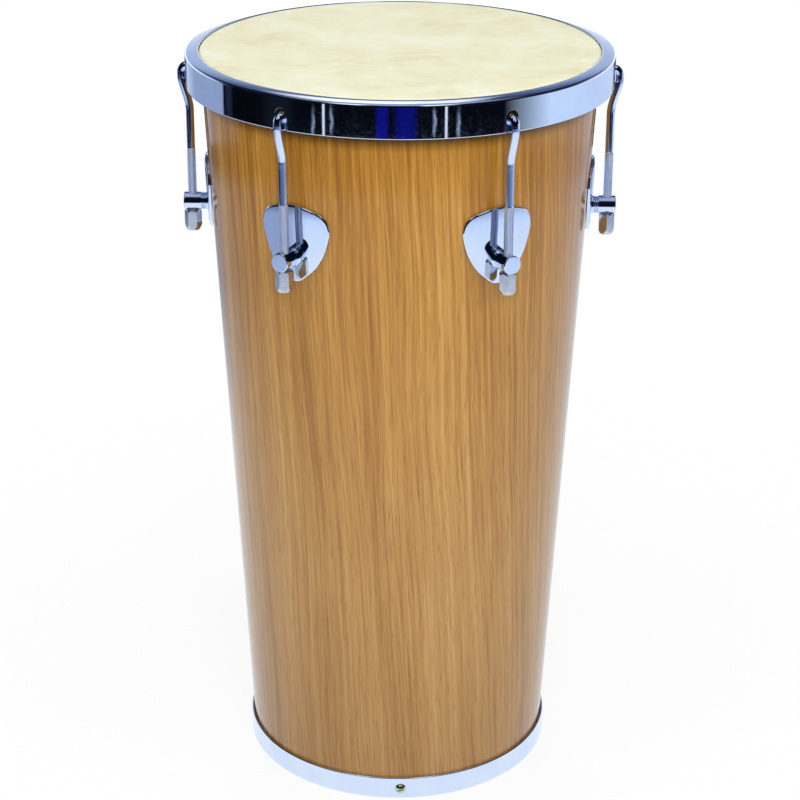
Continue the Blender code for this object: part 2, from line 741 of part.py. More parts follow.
def build():
    fixed = add_object("drum_axis", None)
    moving = add_object("head_axis", None)
    lugs = lug_azimuths()
    screws = ring_screw_azimuths()

    finish(make_shell(), "shell", WOOD, fixed)
    finish(make_bottom_ring(), "bottom_ring", CHROME, fixed)
    finish(make_head_skin(), "head_skin", HIDE, moving)
    finish(make_flesh_hoop(), "flesh_hoop", STEEL, moving)
    finish(make_counterhoop(), "counterhoop", CHROME, moving)

    plate_frames = [radial_frame(shell_radius(LUG_HEIGHT), azimuth, LUG_HEIGHT) for azimuth in lugs]
    washer_frames = [radial_frame(washer_seat(), azimuth, LUG_HEIGHT) for azimuth in lugs]
    under_head = washer_seat() - WASHER - CLEARANCE
    bolt_frames = [radial_frame(under_head, azimuth, LUG_HEIGHT) for azimuth in lugs]
    hook_frames = [Matrix.Rotation(azimuth, 4, "Z") for azimuth in lugs]
    nut_middle = NUT_TOP - NUT_LENGTH / 2
    nut_frames = []
    for azimuth, turn in zip(lugs, NUT_TURNS):
        place = Matrix.Translation(polar(ROD_RADIUS, azimuth, nut_middle))
        nut_frames.append(place @ Matrix.Rotation(azimuth + math.radians(turn), 4, "Z"))
    repeated(make_lug_plate(), "lug_plate", plate_frames, CHROME, fixed)
    repeated(make_lug_post(), "lug_post", plate_frames, CHROME, fixed)
    repeated(make_washer(), "lug_washer", washer_frames, STEEL, fixed)
    repeated(make_bolt(), "lug_bolt", bolt_frames, STEEL, fixed)
    repeated(make_hook(), "tension_hook", hook_frames, CHROME, moving)
    repeated(make_tuning_nut(), "tuning_nut", nut_frames, CHROME, fixed)

    head_face = RING_OUTSIDE + CLEARANCE
    nut_place = ring_nut_seat() - RING_NUT / 2
    screw_frames = [radial_frame(head_face, azimuth, RING_SCREW_HEIGHT) for azimuth in screws]
    ring_nut_frames = [radial_frame(nut_place, azimuth, RING_SCREW_HEIGHT) for azimuth in screws]
    repeated(make_ring_screw(), "ring_screw", screw_frames, YELLOW_ZINC, fixed)
    repeated(make_ring_nut(), "ring_nut", ring_nut_frames, STEEL, fixed)


build()
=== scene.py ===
"""Looks of a rebolo drum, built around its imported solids.

Metres, +Z up. Azimuth 0 faces -Y, and azimuths grow toward +X.
"""

import math
from contextlib import contextmanager

import bmesh
import bpy
import numpy as np
from mathutils import Matrix, Vector


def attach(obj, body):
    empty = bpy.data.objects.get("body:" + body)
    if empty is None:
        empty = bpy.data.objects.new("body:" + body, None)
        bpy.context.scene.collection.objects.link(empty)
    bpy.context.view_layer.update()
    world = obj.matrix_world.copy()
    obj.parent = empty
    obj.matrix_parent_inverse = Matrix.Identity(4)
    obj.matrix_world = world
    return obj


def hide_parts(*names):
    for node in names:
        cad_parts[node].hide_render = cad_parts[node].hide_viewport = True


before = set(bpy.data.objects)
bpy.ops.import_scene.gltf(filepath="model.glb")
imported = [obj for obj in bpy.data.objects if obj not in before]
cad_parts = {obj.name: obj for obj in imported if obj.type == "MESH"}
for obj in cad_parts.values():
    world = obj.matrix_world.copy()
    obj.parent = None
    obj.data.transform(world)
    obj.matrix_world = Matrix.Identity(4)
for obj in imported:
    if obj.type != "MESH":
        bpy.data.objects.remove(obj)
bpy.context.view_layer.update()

# Fit between pieces that touch
CLEARANCE = 0.0003

# Shell
HEIGHT = 0.500
SHELL_BOTTOM_RADIUS = 0.1027
SHELL_TOP_RADIUS = 0.1291
SHELL_WALL = 0.008
SHELL_FOOT_ROUND = 0.0006
SHELL_EDGE_MARGIN = 0.0008
BEARING_ROUND = 0.0025
BEARING_FLAT = 0.0010

# Head
SKIN = 0.0008
COLLAR = 0.0014
FLESH_WIRE = 0.0040
TUCK_ANGLE = math.radians(305)

# Counterhoop
HOOP_SHEET = 0.0013
HOOP_DEPTH = 0.0222
HOOP_FALL = 0.0008
HOOP_CORNER = 0.0017
HOOP_SIDE_GAP = 0.0017
HOOK_HOLE = 0.0082
HOOK_HOLE_DROP = 0.0124
HOLE_ROUND = 0.0006
FLANGE_CROWN = 0.00008

# Lugs and tuning hooks
LUG_COUNT = 6
LUG_START = math.radians(30)
LUG_BELOW_HEAD = 0.105
ROD = 0.0053
ROD_THREAD = 0.0060
ROD_THREAD_LENGTH = 0.0547
ROD_INSET = 0.0014
ROD_FIT = 0.0003
THREAD_PITCH = 0.0010
THREAD_DEPTH = 0.0006
THREAD_END = 0.0009
THREAD_STEEPNESS = 1.3
HOOK_PLAY = 0.0008
HOOK_JOG = 0.0240
HOOK_JOG_RISE = 0.0035
HOOK_TAIL = 0.0030
HOOK_TAIL_ROUND = 0.0006
POST = 0.0120
POST_REACH = 0.0055
POST_CHAMFER = 0.0006
POST_RING_COUNT = 3
POST_RING_PITCH = 0.0011
POST_RING_DEPTH = 0.0005
POST_RING_GAP = 0.0058
POST_RING_MARGIN = 0.0012
NUT_SEAT = 0.0006
NUT_FLATS = 0.0100
NUT_LENGTH = 0.0140
NUT_CHAMFER = 0.0012
NUT_END = 0.0036
NUT_END_INSET = 0.0014
NUT_END_ROUND = 0.0005
NUT_TURNS = (0, 0, 20, 12, 30, 30)
ROD_END_INSET = 0.0012

# Lug plate
PLATE_WIDTH = 0.0480
PLATE_RISE = 0.0333
PLATE_DROP = 0.0170
PLATE_PROUD = 0.0032
PLATE_RADIUS_ACROSS = 0.080
PLATE_RADIUS_UP = 0.600
PLATE_DOME_DEPTH = 0.060
PLATE_EDGE_ROUND = 0.0011
PLATE_OUTLINE = (
    (0.00, 1.00), (0.50, 0.94), (0.87, 0.81), (1.00, 0.62),
    (0.955, 0.33), (0.73, -0.14), (0.39, -0.69), (0.00, -1.00),
)

# Bolts inside the shell
BOLT = 0.0050
BOLT_HEAD_FLATS = 0.0080
BOLT_HEAD = 0.0035
BOLT_CHAMFER = 0.0006
BOLT_WALL = 0.0010
WASHER_DIAMETER = 0.0150
WASHER = 0.0012
EDGE_BREAK = 0.00015

# Bottom ring
RING_HEIGHT = 0.0165
RING_SHEET = 0.0017
RING_CORNER = 0.0022
RING_LIP = 0.0080
RING_SCREW_COUNT = 3
RING_SCREW_START = math.radians(2.3)
RING_SCREW = 0.0040
RING_SCREW_HEIGHT = 0.0082
RING_SCREW_HEAD = 0.0073
RING_SCREW_HEAD_RISE = 0.0022
RING_SCREW_SLOT = 0.0009
RING_SCREW_SLOT_DEPTH = 0.0010
RING_SCREW_TURN = math.radians(15)
RING_SCREW_SPARE = 0.0010
RING_SCREW_POINT = 0.0004
RING_NUT_FLATS = 0.0070
RING_NUT = 0.0032
RING_NUT_CHAMFER = 0.0005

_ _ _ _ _

→ Requirements
Copy each line of the listing that includes "Identity".

→ Result of the task
    obj.matrix_parent_inverse = Matrix.Identity(4)
    obj.matrix_world = Matrix.Identity(4)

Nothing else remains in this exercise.